#### Material provided
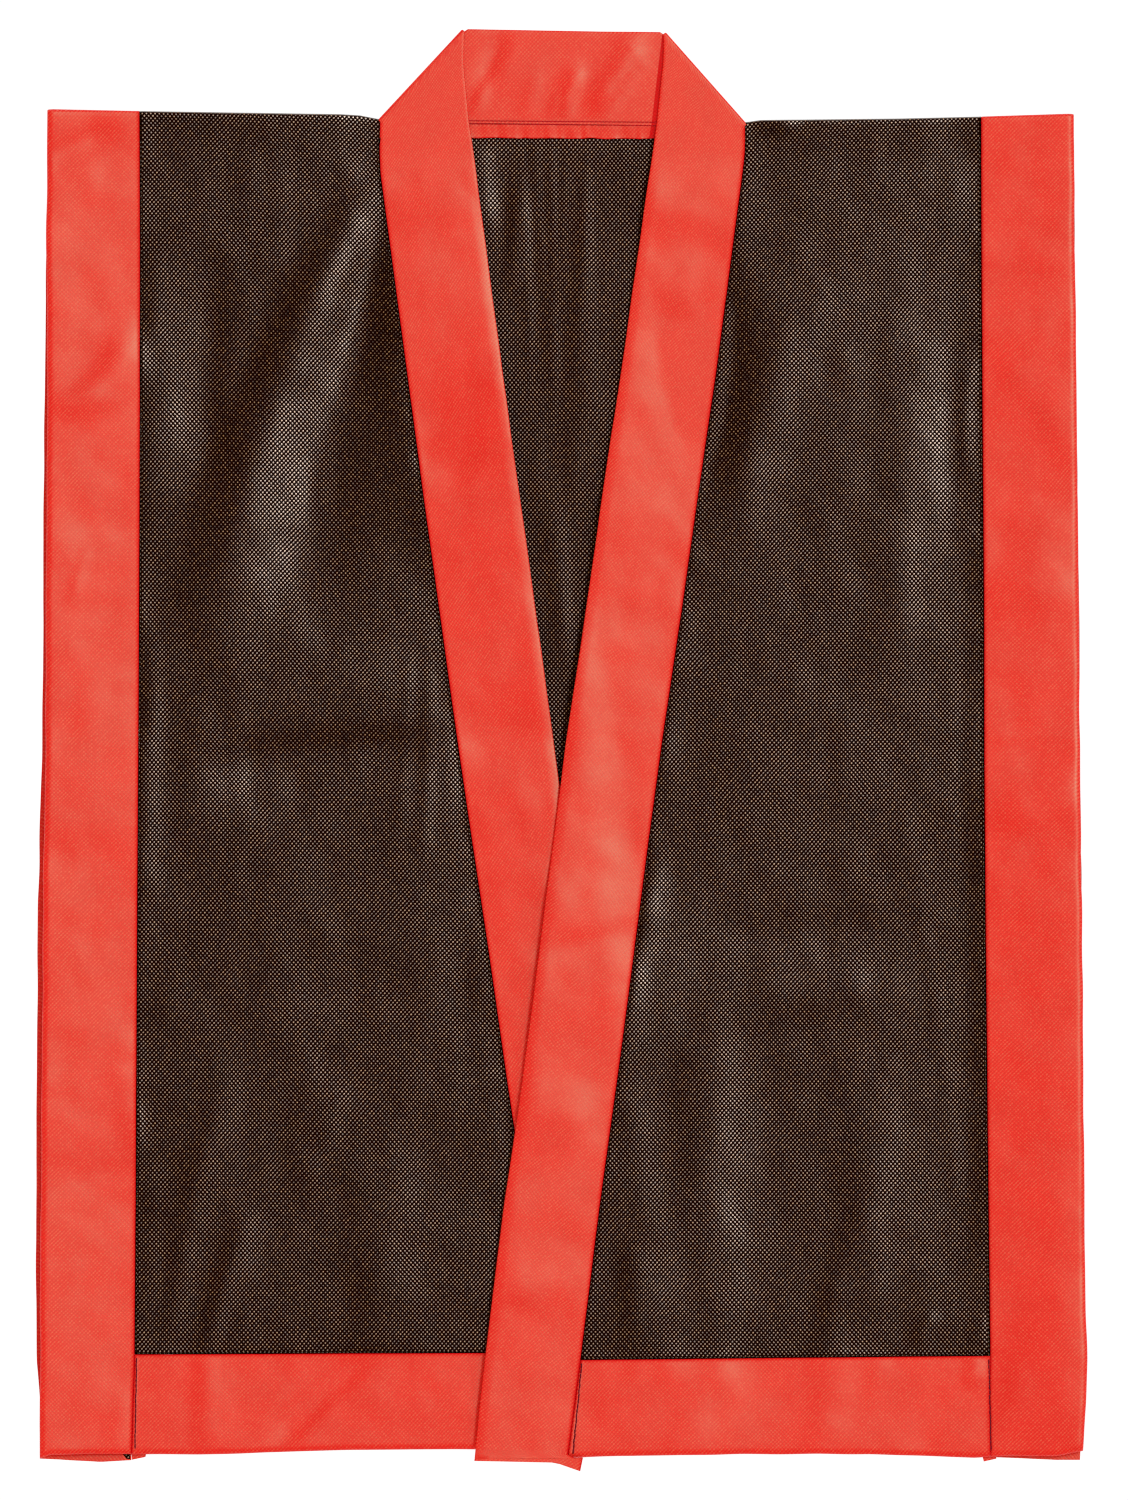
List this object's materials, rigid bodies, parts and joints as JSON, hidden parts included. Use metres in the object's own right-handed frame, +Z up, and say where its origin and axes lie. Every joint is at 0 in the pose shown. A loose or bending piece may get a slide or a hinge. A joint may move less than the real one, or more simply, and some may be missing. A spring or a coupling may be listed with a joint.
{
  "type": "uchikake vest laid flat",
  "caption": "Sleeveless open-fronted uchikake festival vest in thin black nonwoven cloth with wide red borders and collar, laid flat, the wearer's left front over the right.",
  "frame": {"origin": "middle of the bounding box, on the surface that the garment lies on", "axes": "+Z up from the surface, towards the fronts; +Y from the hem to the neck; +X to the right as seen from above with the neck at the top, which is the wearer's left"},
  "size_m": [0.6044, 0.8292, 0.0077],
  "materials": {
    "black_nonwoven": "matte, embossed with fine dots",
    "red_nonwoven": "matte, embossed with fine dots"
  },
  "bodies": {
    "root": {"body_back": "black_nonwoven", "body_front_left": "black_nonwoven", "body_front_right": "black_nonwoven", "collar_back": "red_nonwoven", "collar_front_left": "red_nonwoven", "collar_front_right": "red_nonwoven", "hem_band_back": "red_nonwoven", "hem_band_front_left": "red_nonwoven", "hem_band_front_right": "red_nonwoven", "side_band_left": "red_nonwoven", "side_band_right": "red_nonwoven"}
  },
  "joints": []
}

#### Stated problem
Every line of the data above should be reproduced word for word.

#### Solution to this task
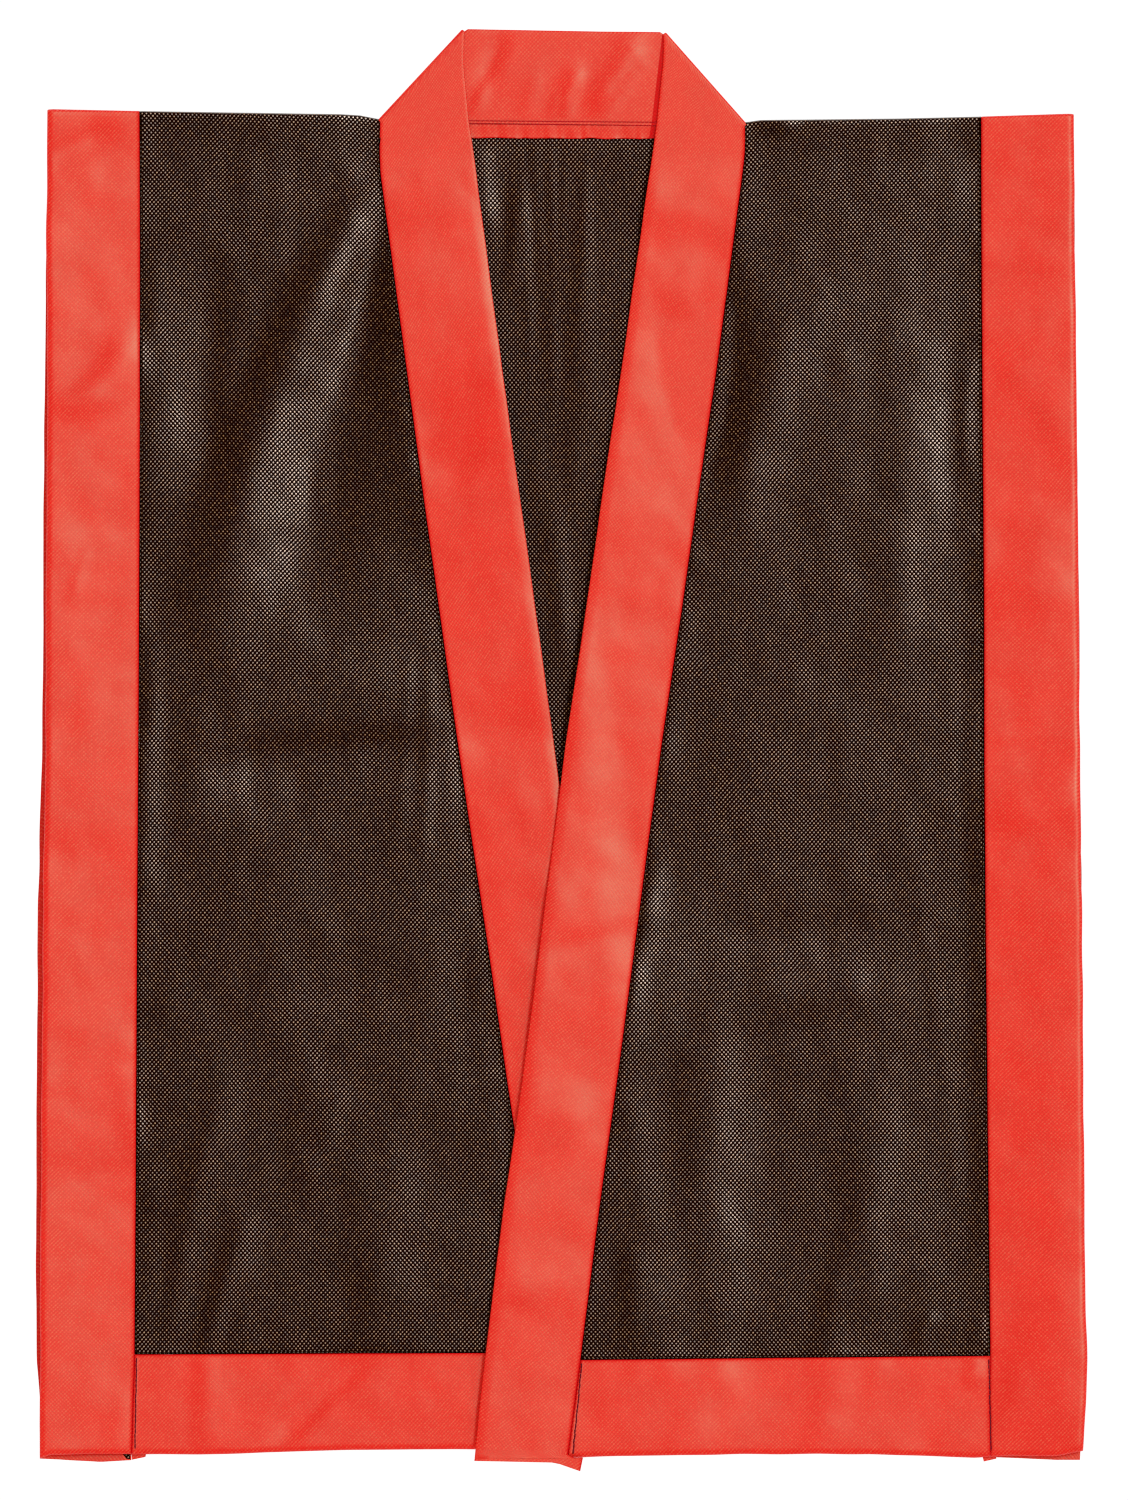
List this object's materials, rigid bodies, parts and joints as JSON, hidden parts included. Use metres in the object's own right-handed frame, +Z up, and say where its origin and axes lie. Every joint is at 0 in the pose shown. A loose or bending piece may get a slide or a hinge. A joint may move less than the real one, or more simply, and some may be missing. A spring or a coupling may be listed with a joint.
{
  "type": "uchikake vest laid flat",
  "caption": "Sleeveless open-fronted uchikake festival vest in thin black nonwoven cloth with wide red borders and collar, laid flat, the wearer's left front over the right.",
  "frame": {"origin": "middle of the bounding box, on the surface that the garment lies on", "axes": "+Z up from the surface, towards the fronts; +Y from the hem to the neck; +X to the right as seen from above with the neck at the top, which is the wearer's left"},
  "size_m": [0.6044, 0.8292, 0.0077],
  "materials": {
    "black_nonwoven": "matte, embossed with fine dots",
    "red_nonwoven": "matte, embossed with fine dots"
  },
  "bodies": {
    "root": {"body_back": "black_nonwoven", "body_front_left": "black_nonwoven", "body_front_right": "black_nonwoven", "collar_back": "red_nonwoven", "collar_front_left": "red_nonwoven", "collar_front_right": "red_nonwoven", "hem_band_back": "red_nonwoven", "hem_band_front_left": "red_nonwoven", "hem_band_front_right": "red_nonwoven", "side_band_left": "red_nonwoven", "side_band_right": "red_nonwoven"}
  },
  "joints": []
}